Now the U. intends to broaden the qualifying criteria for students whose index score is relatively low but who excel in non-core subjects such as art or music or who have served the community.

The new criteria will also put more emphasis on the difficulty of classes taken in high school and consider whether the student would be the first in his or her family to attend college.

Such a comprehensive look at applicants is similar to the process at top universities in other states. As the U. settles into the Pac-12 athletic conference, there is pressure to bring its academic standards in line with its sister institutions. That pressure and the results of a recent legislative audit, which show the U. with a graduation rate of only 58 percent, add urgency to the university's gradual raising of admission standards.

Parents and educators know that some high school students with average or even poor grades can be successful at a tough university such as the U. or Utah State University. Sometimes it's a matter of maturity, and a year or two at a community college are the answer. Other students' high school GPAs are relatively low because they have taken a rigorous curriculum through secondary school. Some of them earn high ACT scores that indicate their level of learning.

Still others are dedicated scholars but not good test-takers.
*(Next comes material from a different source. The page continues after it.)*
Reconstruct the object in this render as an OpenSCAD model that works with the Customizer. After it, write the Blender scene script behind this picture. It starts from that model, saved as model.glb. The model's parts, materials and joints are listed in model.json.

High school counselors who understand that the U. will consider other accomplishments could direct those students to community service or extracurricular activities that would showcase their unique skills.

It should be the job of admissions officers at top universities to look beyond standardized admission tests and GPA. Doing so should, in the long term, raise the percentage of freshmen who earn degrees.

Just as important, broadening the criteria will encourage high school students to take rigorous courses without worrying that doing so might hurt their GPA.